● Task details
Return, unaltered, every line from the beginning of the material below up to and including the one with "return made".
□ □ □ □
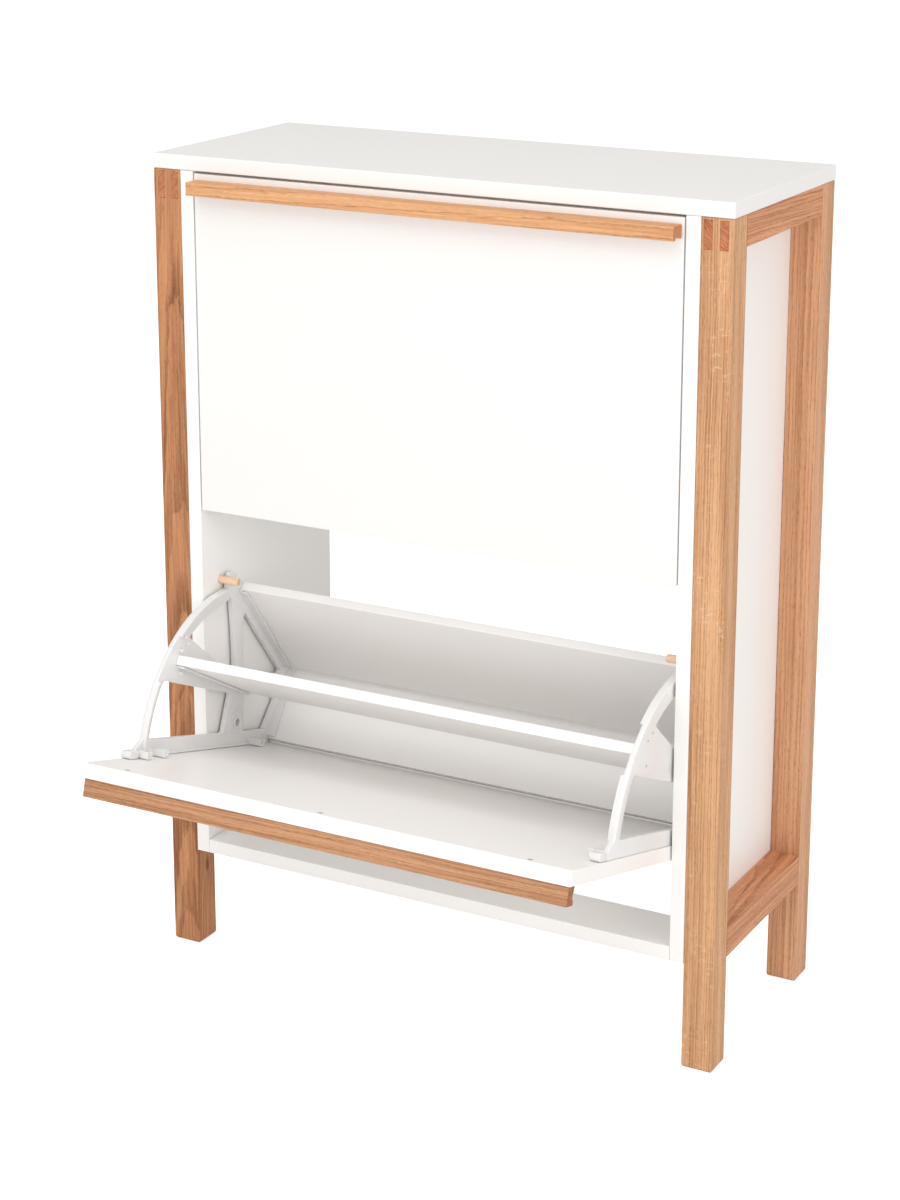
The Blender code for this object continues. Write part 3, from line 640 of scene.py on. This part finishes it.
def moulding(name, outlines, low, high, edge=MOULD["edge"]):
    """A plate between two depths, from one outline and those of its holes, with rounded edges."""
    curve = bpy.data.curves.new(name, "CURVE")
    curve.dimensions = "2D"
    curve.fill_mode = "BOTH"
    curve.extrude = (high - low) / 2 - edge
    curve.bevel_depth = edge
    curve.bevel_resolution = 1
    curve.offset = -edge
    for outline in outlines:
        spline = curve.splines.new("POLY")
        spline.points.add(len(outline) - 1)
        for point, place in zip(spline.points, outline):
            point.co = (*place, 0.0, 1.0)
        spline.use_cyclic_u = True
    drawn = bpy.data.objects.new(name, curve)
    scene.collection.objects.link(drawn)
    mesh = to_mesh(drawn, name)
    bpy.data.objects.remove(drawn)
    bpy.data.curves.remove(curve)
    for vertex in mesh.vertices:
        vertex.co.z += (low + high) / 2
    piece = bpy.data.objects.new(name, mesh)
    scene.collection.objects.link(piece)
    return piece


def combined(name, base, parts, operation):
    """Joins parts to a base, or cuts them from it, and removes them."""
    for part in parts:
        modifier = base.modifiers.new(part.name, "BOOLEAN")
        modifier.operation = operation
        modifier.solver = "EXACT"
        modifier.object = part
    mesh = to_mesh(base, name)
    for spent in [base, *parts]:
        bpy.data.objects.remove(spent)
    made = bpy.data.objects.new(name, mesh)
    scene.collection.objects.link(made)
    return made


def board_corners(start, end, side_of_line):
    """A board's section: the two ends of its inner face, then those of its outer face."""
    start, end = Vector(start), Vector(end)
    along = (end - start).normalized()
    thick = Vector((-along.y, along.x)) * MOULD["board"] * side_of_line
    return [start, end, end + thick, start + thick]


def ledge_outline(start, end, side_of_line):
    """A rib along the inner face of a board."""
    start, end = Vector(start), Vector(end)
    along = (end - start).normalized()
    away = Vector((along.y, -along.x)) * side_of_line
    first, last = start + along * 0.004, end - along * 0.004
    near, far = away * MOULD["board_clearance"], away * MOULD["ledge"]
    return [first + near, last + near, last + far, first + far]


def disc(middle, radius, sides=28):
    """A circle as an outline."""
    return arc_points(radius, 0.0, 360.0 * (sides - 1) / sides, sides - 1, middle)


def fitting_web():
    """The pierced plate, from its foot on the flap round its nose, arc and hook to its back."""
    foot = MOULD["foot_clearance"]
    nose = [(-0.1075, foot), (0.208, foot), (0.208, 0.004), (0.204, 0.011), (0.196, 0.0165)]
    hook = [(0.0452, 0.206), (0.0452, 0.222), (0.043, 0.224), (0.031, 0.224), (0.028, 0.221), (0.028, 0.214)]
    high_foot, high_top = board_corners(*BIN_BOARDS["high back board"])[2:]
    low_top, low_foot = board_corners(*BIN_BOARDS["low back board"])[2:]
    back = [high_top, high_foot, low_top, low_foot]
    outer = nose + arc_points(MOULD["arc_radius"], 1.0, 76.5, 36) + hook + back
    high_arc = arc_points(MOULD["high_window_radius"], 74.0, 46.7, 12)
    low_arc = arc_points(MOULD["low_window_radius"], 22.0, 1.0, 9)
    strut_high = [(0.005, 0.094), (0.0029, 0.1008), (0.0179, 0.1487), (0.033, 0.190)]
    strut_low = [(0.0124, 0.0184), (0.0097, 0.0475), (0.0067, 0.0689)]
    windows = [
        [(0.036, 0.192)] + high_arc + [(0.052, 0.1126)] + strut_high,
        [(0.1615, 0.0912)] + low_arc + strut_low,
        [(-0.0001, 0.175), (-0.1074, 0.0953), (-0.104, 0.091), (-0.019, 0.091), (-0.007, 0.137)],
        [(-0.110, 0.072), (-0.105, 0.0553), (-0.0853, 0.0184), (-0.034, 0.0184), (-0.0255, 0.072)],
    ]
    outlines = [filleted(outer, 0.0015, 2)] + [filleted(window, 0.004) for window in windows]
    return moulding("web", outlines + [disc(RING["middle"], RING["hole"])], 0.0, MOULD["web"])


def lug_outline(u):
    """A lug's section: a channel with a floor and two walls."""
    half, slot, low, floor_v, top = 0.0055, 0.0025, 0.0006, 0.0035, MOULD["lug_height"]
    right = [(half, low), (half, top), (slot, top), (slot, floor_v)]
    left = [(-across, v) for across, v in reversed(right)]
    return [(u + across, v) for across, v in right + left]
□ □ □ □
● The reply
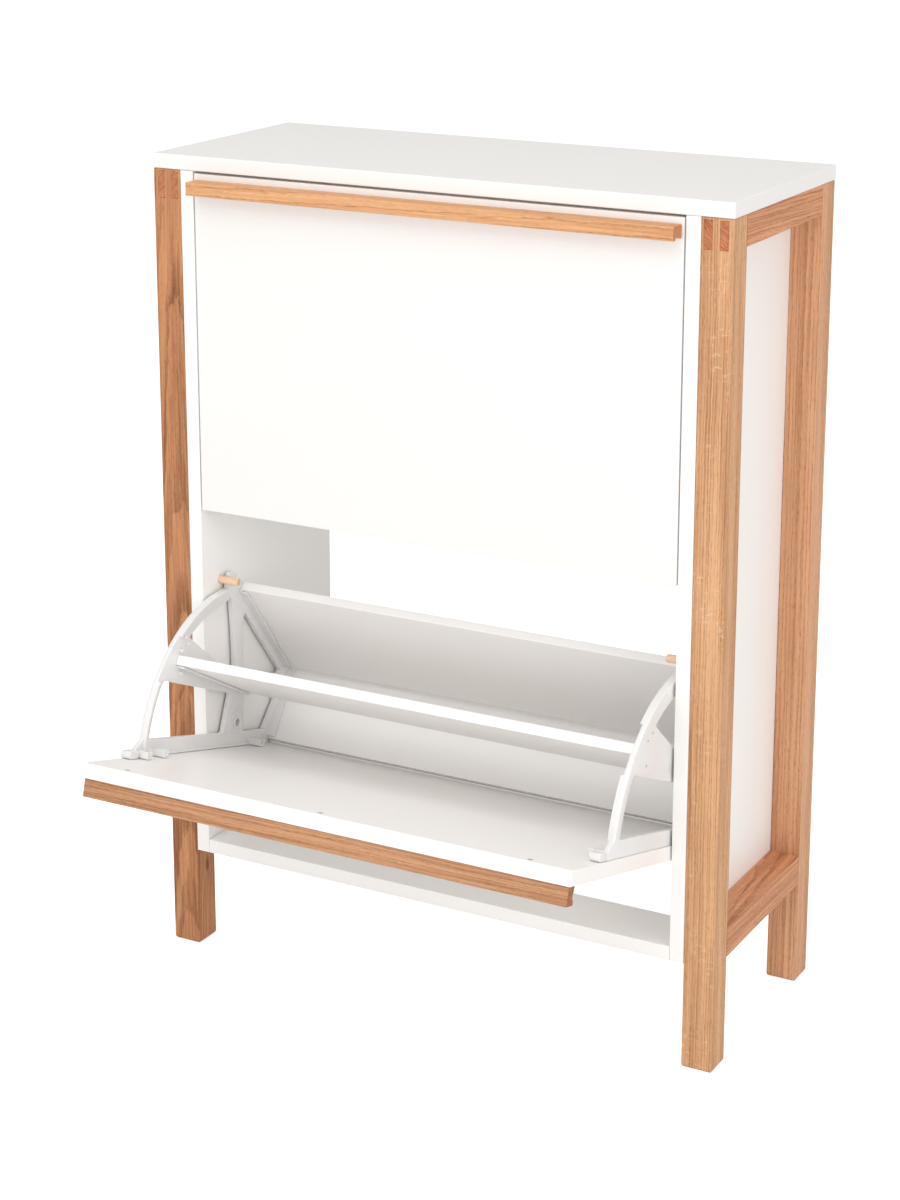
The Blender code for this object continues. Write part 3, from line 640 of scene.py on. This part finishes it.
def moulding(name, outlines, low, high, edge=MOULD["edge"]):
    """A plate between two depths, from one outline and those of its holes, with rounded edges."""
    curve = bpy.data.curves.new(name, "CURVE")
    curve.dimensions = "2D"
    curve.fill_mode = "BOTH"
    curve.extrude = (high - low) / 2 - edge
    curve.bevel_depth = edge
    curve.bevel_resolution = 1
    curve.offset = -edge
    for outline in outlines:
        spline = curve.splines.new("POLY")
        spline.points.add(len(outline) - 1)
        for point, place in zip(spline.points, outline):
            point.co = (*place, 0.0, 1.0)
        spline.use_cyclic_u = True
    drawn = bpy.data.objects.new(name, curve)
    scene.collection.objects.link(drawn)
    mesh = to_mesh(drawn, name)
    bpy.data.objects.remove(drawn)
    bpy.data.curves.remove(curve)
    for vertex in mesh.vertices:
        vertex.co.z += (low + high) / 2
    piece = bpy.data.objects.new(name, mesh)
    scene.collection.objects.link(piece)
    return piece


def combined(name, base, parts, operation):
    """Joins parts to a base, or cuts them from it, and removes them."""
    for part in parts:
        modifier = base.modifiers.new(part.name, "BOOLEAN")
        modifier.operation = operation
        modifier.solver = "EXACT"
        modifier.object = part
    mesh = to_mesh(base, name)
    for spent in [base, *parts]:
        bpy.data.objects.remove(spent)
    made = bpy.data.objects.new(name, mesh)
    scene.collection.objects.link(made)
    return made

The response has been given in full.